Directions: Which lines in the material below contain the word "that"? Copy each of them.

Data:
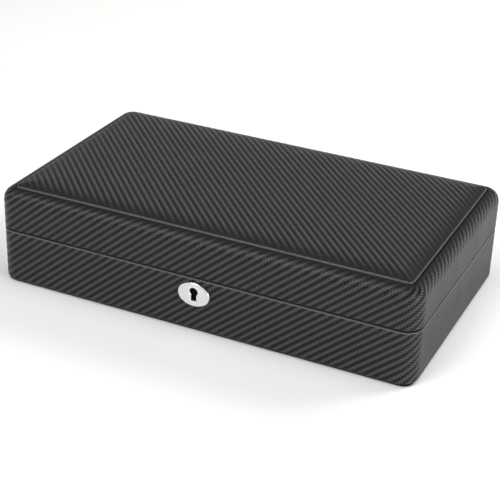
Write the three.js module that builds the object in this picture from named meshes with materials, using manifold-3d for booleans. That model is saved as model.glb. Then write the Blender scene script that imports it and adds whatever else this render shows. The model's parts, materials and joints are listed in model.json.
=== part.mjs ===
// A lockable watch box: a fibreboard tray and a hinged lid, both covered in leatherette, with a padded
// panel let into the lid, a velvet lining, twelve cushions in a divided tray, a box lock let into the
// front rim and two stop hinges at the back.
// Millimetres, +X to the right, +Y to the back, +Z up. The origin is the middle of the underside.
import * as THREE from "three";
import { mergeVertices } from "three/addons/utils/BufferGeometryUtils.js";
import Module from "manifold-3d";

// Overall size, over the leatherette
const boxWidth = 330;
const boxDepth = 192;
const baseHeight = 41.9; // underside of the leatherette to the base's rim
const lidHeight = 31.2; // lid's rim to the top of its border
const partingGap = 0.4; // between the two rims when the lid is shut
const cornerRadius = 13; // upright corners
const lidEdgeRadius = 9.5; // the lid's top edge
const baseEdgeRadius = 2.5; // the base's bottom edge

// Sheet and board thicknesses
const skin = 1.0; // leatherette
const wall = 9.0; // fibreboard walls
const bottomBoard = 4.0;
const topBoard = 4.0;
const felt = 1.2; // under the base
const lining = 2.2; // velvet on card
const floorLining = 1.2;
const divider = 3.0;
const fit = 0.3; // between pieces that are glued or seated together
const turnUnder = 16; // how far in the leatherette reaches under the base
const feltInset = 3.5; // felt's edge, in from the outside
const feltRadius = 8;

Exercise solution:
Write the three.js module that builds the object in this picture from named meshes with materials, using manifold-3d for booleans. That model is saved as model.glb. Then write the Blender scene script that imports it and adds whatever else this render shows. The model's parts, materials and joints are listed in model.json.
const fit = 0.3; // between pieces that are glued or seated together